## WHAT YOU NEED TO DO:
Tally the lines holding "handed" and state only that figure.

Records from a dataset
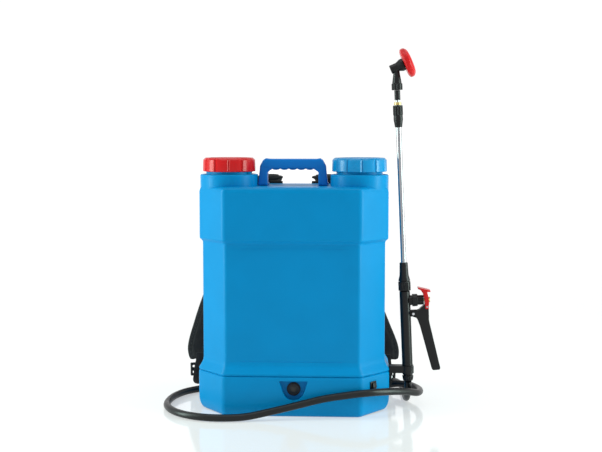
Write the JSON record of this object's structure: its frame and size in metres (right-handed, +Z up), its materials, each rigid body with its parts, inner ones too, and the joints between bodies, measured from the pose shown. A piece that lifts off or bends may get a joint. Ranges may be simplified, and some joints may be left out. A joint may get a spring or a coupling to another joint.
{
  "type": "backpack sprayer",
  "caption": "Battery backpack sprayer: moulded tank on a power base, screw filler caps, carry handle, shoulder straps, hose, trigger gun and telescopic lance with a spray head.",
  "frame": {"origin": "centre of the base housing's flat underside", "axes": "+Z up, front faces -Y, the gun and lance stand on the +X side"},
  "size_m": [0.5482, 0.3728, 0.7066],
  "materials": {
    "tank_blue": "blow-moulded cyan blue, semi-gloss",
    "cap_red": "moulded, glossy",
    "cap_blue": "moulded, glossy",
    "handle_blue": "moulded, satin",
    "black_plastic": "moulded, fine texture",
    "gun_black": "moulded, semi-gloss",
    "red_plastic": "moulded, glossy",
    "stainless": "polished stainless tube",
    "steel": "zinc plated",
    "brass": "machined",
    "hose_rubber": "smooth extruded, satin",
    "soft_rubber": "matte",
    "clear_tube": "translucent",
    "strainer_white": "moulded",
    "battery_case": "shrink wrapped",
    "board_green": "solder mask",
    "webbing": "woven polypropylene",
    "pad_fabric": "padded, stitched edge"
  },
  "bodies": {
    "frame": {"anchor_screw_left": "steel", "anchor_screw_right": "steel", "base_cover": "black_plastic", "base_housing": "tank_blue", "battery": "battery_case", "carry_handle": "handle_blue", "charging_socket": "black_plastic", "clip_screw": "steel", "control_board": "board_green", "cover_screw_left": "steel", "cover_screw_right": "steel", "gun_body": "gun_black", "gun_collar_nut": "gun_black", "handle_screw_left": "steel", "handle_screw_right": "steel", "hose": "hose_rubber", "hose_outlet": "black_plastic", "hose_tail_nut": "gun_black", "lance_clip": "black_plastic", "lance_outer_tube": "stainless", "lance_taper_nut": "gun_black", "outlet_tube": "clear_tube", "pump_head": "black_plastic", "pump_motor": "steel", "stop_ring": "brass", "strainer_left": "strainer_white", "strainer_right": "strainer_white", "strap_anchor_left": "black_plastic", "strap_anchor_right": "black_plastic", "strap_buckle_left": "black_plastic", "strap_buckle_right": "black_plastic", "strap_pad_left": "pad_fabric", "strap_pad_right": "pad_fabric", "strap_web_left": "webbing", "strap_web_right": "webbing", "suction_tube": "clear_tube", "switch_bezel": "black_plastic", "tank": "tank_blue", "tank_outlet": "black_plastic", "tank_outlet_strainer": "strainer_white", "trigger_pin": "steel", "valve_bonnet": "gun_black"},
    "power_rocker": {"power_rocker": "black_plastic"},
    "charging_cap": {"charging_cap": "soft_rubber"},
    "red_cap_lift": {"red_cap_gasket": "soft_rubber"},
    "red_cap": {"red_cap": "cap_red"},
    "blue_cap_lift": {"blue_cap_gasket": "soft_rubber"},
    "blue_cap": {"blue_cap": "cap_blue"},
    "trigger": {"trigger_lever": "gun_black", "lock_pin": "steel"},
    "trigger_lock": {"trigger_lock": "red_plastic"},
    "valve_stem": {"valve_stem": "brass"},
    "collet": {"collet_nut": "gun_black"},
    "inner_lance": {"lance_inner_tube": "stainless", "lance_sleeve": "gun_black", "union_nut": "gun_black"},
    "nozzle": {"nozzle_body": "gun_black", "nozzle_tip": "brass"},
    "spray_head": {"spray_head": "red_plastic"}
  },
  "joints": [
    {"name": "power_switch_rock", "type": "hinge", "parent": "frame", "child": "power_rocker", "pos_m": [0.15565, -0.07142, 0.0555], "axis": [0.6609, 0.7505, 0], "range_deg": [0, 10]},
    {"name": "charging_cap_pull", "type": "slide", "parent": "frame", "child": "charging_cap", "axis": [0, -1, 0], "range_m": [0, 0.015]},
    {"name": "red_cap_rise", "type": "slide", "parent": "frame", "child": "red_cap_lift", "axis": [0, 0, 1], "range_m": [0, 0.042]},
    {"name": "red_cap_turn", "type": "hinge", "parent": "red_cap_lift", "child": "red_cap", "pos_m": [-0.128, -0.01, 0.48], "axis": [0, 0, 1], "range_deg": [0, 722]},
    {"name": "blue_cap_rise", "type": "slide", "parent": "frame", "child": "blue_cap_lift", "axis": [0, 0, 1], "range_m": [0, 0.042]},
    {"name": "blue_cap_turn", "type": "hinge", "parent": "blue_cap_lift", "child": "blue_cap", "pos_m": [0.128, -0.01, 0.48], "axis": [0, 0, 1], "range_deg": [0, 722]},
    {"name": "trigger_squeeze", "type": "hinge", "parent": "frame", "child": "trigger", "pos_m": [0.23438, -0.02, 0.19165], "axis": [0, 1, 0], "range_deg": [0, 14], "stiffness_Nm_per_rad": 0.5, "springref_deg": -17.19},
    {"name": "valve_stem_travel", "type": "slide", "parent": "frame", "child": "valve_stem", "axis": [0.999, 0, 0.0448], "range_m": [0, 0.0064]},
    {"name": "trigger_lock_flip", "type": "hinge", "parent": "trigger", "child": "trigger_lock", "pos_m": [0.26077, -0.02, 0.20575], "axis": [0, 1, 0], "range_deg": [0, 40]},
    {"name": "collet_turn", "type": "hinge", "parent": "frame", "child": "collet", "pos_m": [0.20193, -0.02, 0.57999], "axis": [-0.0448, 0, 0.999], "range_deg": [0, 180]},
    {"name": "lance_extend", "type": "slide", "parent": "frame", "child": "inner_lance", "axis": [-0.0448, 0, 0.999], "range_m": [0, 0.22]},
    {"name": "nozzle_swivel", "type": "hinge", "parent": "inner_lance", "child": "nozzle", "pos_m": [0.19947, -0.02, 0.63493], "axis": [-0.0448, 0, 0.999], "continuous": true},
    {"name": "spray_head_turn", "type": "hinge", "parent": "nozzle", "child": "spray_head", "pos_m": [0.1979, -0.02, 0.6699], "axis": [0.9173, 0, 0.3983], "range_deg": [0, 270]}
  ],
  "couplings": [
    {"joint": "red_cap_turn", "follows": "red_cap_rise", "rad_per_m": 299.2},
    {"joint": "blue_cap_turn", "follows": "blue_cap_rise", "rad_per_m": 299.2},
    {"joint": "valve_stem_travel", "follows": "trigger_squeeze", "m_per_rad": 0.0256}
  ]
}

---

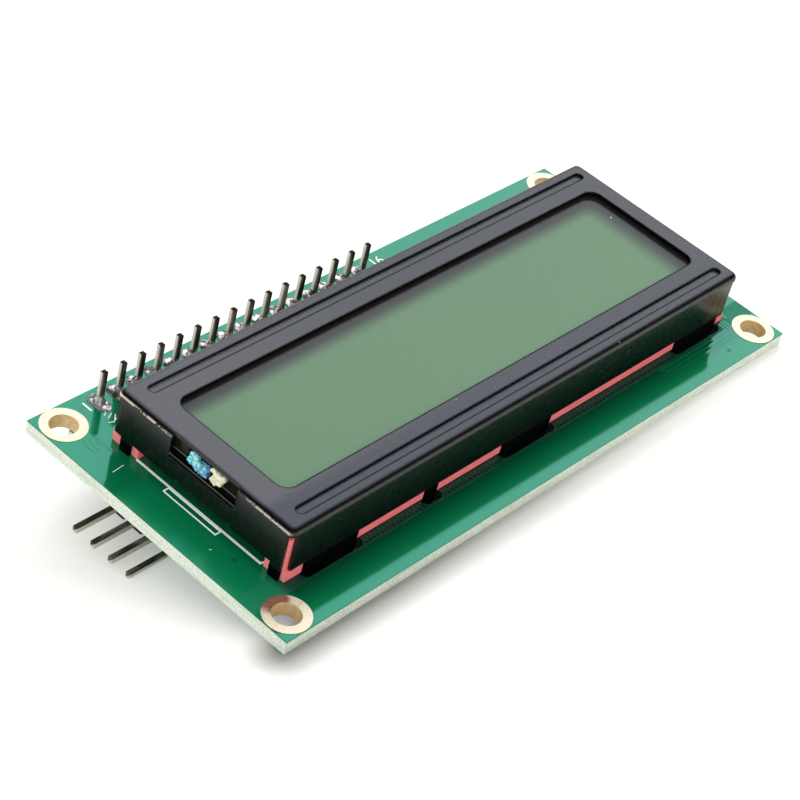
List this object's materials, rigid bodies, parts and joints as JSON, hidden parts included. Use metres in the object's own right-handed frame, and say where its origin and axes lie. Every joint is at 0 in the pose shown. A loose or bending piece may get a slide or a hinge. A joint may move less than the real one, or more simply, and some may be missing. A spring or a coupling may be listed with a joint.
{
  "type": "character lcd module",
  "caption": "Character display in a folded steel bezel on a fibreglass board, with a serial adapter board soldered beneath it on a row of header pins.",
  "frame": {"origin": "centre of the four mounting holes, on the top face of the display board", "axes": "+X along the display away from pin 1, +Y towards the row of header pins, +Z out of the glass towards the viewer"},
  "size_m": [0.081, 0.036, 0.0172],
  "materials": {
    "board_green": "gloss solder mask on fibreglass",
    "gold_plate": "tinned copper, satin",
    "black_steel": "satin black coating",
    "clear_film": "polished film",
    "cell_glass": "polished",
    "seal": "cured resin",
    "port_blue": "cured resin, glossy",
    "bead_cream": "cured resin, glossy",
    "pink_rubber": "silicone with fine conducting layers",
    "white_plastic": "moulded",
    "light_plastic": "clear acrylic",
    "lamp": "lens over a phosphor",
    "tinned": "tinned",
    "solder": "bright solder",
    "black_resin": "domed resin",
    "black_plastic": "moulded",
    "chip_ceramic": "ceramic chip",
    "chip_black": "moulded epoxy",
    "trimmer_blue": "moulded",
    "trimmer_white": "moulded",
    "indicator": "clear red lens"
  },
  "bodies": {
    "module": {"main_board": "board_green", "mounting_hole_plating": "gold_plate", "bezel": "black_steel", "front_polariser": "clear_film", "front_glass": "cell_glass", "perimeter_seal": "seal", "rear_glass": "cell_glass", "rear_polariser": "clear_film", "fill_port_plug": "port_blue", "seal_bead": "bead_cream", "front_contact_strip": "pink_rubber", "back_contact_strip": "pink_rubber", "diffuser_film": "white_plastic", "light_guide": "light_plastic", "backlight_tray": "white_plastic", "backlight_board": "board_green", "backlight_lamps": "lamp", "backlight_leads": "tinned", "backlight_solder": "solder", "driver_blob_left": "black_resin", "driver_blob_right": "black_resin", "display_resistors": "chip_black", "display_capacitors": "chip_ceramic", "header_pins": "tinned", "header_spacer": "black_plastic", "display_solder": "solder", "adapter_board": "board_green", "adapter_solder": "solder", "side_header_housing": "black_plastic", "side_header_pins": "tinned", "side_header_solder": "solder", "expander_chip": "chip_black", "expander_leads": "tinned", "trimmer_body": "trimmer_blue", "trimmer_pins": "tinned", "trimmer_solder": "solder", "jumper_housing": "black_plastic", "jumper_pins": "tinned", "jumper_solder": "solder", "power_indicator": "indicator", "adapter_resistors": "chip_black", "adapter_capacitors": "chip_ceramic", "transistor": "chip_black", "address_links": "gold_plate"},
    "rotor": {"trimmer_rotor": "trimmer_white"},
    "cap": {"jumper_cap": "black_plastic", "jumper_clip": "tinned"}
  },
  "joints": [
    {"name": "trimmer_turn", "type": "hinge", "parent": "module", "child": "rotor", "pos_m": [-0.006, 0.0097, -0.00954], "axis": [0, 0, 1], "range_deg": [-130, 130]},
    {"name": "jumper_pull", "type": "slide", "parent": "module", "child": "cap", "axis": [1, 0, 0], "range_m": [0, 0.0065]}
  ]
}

## WORKED SOLUTION:
2